12-Month Action Plan at 45
Months 1-3: Financial Triage
- Calculate your exact net worth and retirement balance
- Eliminate all credit card debt
- Increase 401(k) to 15% or the maximum you can afford
- Review all insurance policies — add life/disability if missing
Months 4-6: Maximize Tax Shelters
- Max your Roth IRA ($7,000/year; $8,000 at 50+)
- Fund your HSA fully if on a qualifying health plan
- If self-employed, explore SEP-IRA or Solo 401(k)
Months 7-9: Plan for 50+
- Calculate what you’ll need annually in retirement (typically 70-80% of pre-retirement income)
- Multiply by 25 to get your retirement target number
- Determine your savings gap
- Research Social Security estimates at ssa.gov
Months 10-12: Protect and Prepare
- Create or update will, power of attorney, healthcare directive
- Review beneficiary designations on all accounts
- Get long-term care insurance quotes
- Set specific financial targets for ages 50, 55, and 60
The Honest Truth About 45
At 45, you’re not at the end of anything. You’re at the beginning of your highest-earning, most financially powerful decade. The average American earns more between 45 and 55 than any other period.
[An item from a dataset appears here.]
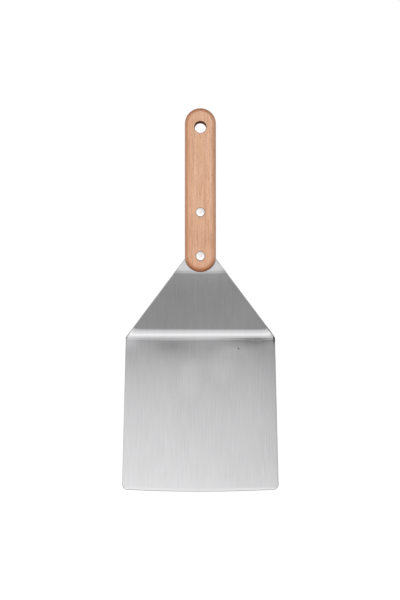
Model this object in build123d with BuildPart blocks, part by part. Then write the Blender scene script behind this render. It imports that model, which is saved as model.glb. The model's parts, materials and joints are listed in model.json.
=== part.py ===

The math can feel harsh when you compare yourself to benchmarks. But benchmarks are targets, not pass-fail tests. What matters:
- Trajectory — Is your net worth growing year over year?
- Savings momentum — Are you saving more than last year?
- Debt direction — Is your non-mortgage debt shrinking?
- Awareness — Do you know your numbers and have a plan?
Most 45-year-olds have less saved than the guidelines suggest. If you’re aware of the gap and actively working to close it, you’re in a better position than the statistics imply. The most expensive mistake at 45 is deciding it’s too late and stopping.